- Exercise brief: Extract, word for word, every line from the one containing "pipes = module_pipes(seat)" through the one containing "obj.data.transform(obj.matrix_world)", with both end lines kept.
··· Exercise material ···
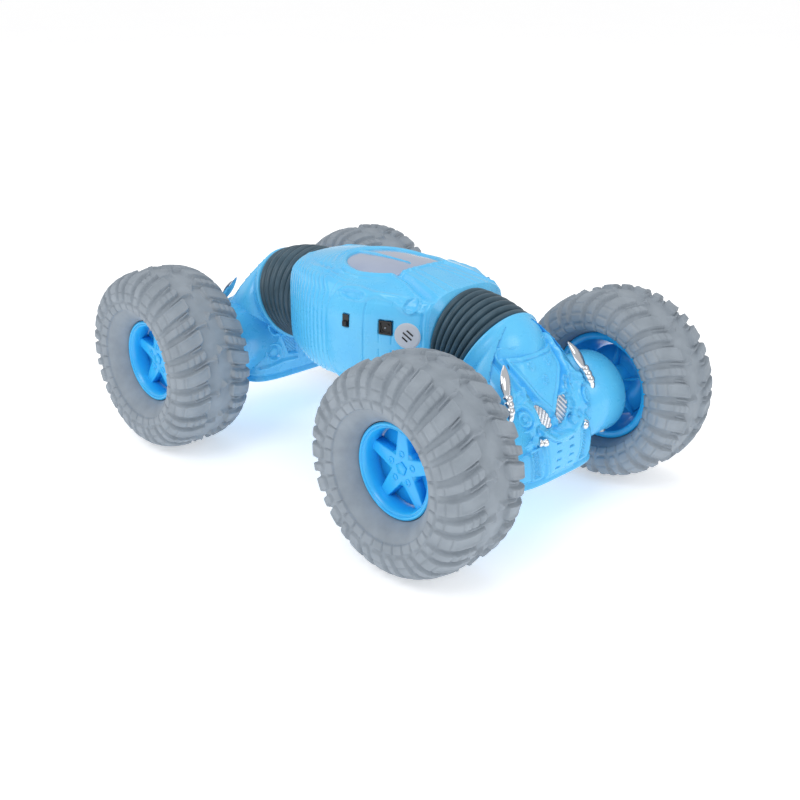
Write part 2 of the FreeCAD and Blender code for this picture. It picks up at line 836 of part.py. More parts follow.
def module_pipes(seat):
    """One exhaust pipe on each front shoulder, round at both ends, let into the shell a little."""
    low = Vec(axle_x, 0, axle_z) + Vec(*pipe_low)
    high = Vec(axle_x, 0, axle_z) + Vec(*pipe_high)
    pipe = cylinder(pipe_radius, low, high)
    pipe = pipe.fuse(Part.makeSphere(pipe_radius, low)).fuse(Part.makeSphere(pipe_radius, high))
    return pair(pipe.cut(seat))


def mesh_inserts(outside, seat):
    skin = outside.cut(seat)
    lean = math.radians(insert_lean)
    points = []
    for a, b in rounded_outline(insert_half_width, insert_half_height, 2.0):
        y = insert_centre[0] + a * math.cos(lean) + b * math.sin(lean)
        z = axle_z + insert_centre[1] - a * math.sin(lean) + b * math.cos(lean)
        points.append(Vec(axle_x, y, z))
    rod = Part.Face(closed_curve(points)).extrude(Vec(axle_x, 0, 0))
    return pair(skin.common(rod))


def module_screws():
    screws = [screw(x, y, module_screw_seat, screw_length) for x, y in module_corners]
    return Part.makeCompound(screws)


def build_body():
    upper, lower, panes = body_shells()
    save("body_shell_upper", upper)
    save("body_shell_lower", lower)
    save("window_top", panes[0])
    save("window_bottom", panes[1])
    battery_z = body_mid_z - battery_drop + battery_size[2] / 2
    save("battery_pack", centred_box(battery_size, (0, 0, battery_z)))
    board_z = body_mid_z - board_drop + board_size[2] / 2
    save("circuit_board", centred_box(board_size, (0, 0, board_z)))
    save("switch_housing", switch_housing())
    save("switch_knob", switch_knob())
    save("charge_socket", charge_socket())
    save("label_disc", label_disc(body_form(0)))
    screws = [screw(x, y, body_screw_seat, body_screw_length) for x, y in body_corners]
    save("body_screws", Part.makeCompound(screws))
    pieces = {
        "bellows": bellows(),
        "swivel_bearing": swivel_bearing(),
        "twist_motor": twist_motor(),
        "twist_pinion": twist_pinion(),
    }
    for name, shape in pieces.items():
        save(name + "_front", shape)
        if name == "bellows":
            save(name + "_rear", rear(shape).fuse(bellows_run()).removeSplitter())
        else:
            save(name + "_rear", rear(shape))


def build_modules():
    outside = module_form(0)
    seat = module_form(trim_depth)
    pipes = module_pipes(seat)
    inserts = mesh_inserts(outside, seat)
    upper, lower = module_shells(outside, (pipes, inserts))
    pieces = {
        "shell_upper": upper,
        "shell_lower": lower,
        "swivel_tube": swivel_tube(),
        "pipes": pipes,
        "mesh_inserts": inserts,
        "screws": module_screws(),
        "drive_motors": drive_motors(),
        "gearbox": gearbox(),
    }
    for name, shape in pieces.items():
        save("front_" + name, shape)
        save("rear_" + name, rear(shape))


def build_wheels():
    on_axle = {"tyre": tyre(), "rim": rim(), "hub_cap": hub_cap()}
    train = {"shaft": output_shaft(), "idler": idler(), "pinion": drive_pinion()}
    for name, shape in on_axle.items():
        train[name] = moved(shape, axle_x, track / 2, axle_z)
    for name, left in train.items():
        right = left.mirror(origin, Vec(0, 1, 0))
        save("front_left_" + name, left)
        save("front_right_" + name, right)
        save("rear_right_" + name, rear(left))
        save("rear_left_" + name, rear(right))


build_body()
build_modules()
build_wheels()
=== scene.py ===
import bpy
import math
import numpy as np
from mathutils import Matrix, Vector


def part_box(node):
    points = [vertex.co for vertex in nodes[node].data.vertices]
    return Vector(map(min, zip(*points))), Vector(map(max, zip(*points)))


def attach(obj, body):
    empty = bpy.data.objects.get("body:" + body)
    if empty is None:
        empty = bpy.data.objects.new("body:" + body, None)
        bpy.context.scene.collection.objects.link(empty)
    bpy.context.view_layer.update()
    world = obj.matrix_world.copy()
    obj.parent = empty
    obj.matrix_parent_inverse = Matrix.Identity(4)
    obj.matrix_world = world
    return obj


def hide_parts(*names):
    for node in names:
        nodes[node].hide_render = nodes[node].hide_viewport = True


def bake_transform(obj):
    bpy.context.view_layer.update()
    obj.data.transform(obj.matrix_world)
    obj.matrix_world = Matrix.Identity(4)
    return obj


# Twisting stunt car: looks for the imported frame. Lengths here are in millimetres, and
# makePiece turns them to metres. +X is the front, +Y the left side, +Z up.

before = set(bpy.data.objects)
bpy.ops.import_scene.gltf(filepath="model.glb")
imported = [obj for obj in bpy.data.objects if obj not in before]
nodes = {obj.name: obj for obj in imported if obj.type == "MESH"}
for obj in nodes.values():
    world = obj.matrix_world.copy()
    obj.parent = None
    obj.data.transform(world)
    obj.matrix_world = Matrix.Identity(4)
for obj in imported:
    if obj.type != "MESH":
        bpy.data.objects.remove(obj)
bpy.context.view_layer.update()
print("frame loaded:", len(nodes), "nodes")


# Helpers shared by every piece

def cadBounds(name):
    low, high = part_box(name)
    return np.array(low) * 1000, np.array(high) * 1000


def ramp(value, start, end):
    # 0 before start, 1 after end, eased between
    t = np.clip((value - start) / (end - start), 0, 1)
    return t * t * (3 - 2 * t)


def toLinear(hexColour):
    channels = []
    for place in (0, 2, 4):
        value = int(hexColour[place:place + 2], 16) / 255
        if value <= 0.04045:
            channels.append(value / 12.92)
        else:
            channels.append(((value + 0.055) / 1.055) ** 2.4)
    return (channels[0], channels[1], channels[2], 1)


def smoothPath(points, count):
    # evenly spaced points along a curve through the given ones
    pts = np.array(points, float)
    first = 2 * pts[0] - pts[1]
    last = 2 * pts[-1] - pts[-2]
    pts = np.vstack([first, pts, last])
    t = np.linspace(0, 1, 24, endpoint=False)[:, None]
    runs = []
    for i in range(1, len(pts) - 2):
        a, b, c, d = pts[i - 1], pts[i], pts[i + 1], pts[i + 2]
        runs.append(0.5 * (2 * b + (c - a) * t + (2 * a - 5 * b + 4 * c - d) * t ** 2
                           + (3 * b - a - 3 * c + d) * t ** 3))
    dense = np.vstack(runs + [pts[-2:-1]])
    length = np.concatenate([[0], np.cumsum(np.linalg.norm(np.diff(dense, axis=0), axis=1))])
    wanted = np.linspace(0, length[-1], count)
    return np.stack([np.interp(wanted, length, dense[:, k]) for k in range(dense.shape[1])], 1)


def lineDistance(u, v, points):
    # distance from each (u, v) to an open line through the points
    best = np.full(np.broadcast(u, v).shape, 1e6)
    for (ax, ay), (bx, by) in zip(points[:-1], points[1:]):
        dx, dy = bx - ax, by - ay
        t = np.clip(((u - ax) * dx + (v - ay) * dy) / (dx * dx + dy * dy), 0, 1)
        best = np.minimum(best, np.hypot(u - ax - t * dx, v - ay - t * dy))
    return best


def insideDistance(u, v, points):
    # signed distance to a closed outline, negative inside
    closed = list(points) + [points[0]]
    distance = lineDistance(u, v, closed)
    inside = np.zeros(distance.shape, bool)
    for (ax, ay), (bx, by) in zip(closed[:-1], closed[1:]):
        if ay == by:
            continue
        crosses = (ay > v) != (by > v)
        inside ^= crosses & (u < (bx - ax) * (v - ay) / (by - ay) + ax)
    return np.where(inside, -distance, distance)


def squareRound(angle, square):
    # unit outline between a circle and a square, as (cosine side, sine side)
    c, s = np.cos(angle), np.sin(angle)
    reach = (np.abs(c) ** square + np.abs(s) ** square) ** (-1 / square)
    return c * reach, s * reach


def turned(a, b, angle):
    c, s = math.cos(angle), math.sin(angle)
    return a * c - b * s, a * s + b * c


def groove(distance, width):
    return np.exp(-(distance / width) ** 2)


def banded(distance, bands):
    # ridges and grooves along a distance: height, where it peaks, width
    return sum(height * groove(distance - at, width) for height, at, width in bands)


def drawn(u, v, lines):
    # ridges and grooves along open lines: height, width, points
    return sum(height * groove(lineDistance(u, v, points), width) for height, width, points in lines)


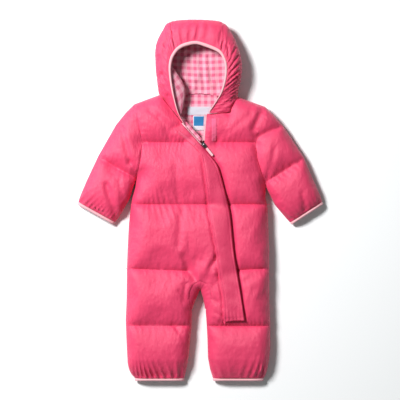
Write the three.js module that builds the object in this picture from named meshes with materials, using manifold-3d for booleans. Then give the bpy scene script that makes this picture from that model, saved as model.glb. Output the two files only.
···
- Correct response:
    pipes = module_pipes(seat)
    inserts = mesh_inserts(outside, seat)
    upper, lower = module_shells(outside, (pipes, inserts))
    pieces = {
        "shell_upper": upper,
        "shell_lower": lower,
        "swivel_tube": swivel_tube(),
        "pipes": pipes,
        "mesh_inserts": inserts,
        "screws": module_screws(),
        "drive_motors": drive_motors(),
        "gearbox": gearbox(),
    }
    for name, shape in pieces.items():
        save("front_" + name, shape)
        save("rear_" + name, rear(shape))


def build_wheels():
    on_axle = {"tyre": tyre(), "rim": rim(), "hub_cap": hub_cap()}
    train = {"shaft": output_shaft(), "idler": idler(), "pinion": drive_pinion()}
    for name, shape in on_axle.items():
        train[name] = moved(shape, axle_x, track / 2, axle_z)
    for name, left in train.items():
        right = left.mirror(origin, Vec(0, 1, 0))
        save("front_left_" + name, left)
        save("front_right_" + name, right)
        save("rear_right_" + name, rear(left))
        save("rear_left_" + name, rear(right))


build_body()
build_modules()
build_wheels()
=== scene.py ===
import bpy
import math
import numpy as np
from mathutils import Matrix, Vector


def part_box(node):
    points = [vertex.co for vertex in nodes[node].data.vertices]
    return Vector(map(min, zip(*points))), Vector(map(max, zip(*points)))


def attach(obj, body):
    empty = bpy.data.objects.get("body:" + body)
    if empty is None:
        empty = bpy.data.objects.new("body:" + body, None)
        bpy.context.scene.collection.objects.link(empty)
    bpy.context.view_layer.update()
    world = obj.matrix_world.copy()
    obj.parent = empty
    obj.matrix_parent_inverse = Matrix.Identity(4)
    obj.matrix_world = world
    return obj


def hide_parts(*names):
    for node in names:
        nodes[node].hide_render = nodes[node].hide_viewport = True


def bake_transform(obj):
    bpy.context.view_layer.update()
    obj.data.transform(obj.matrix_world)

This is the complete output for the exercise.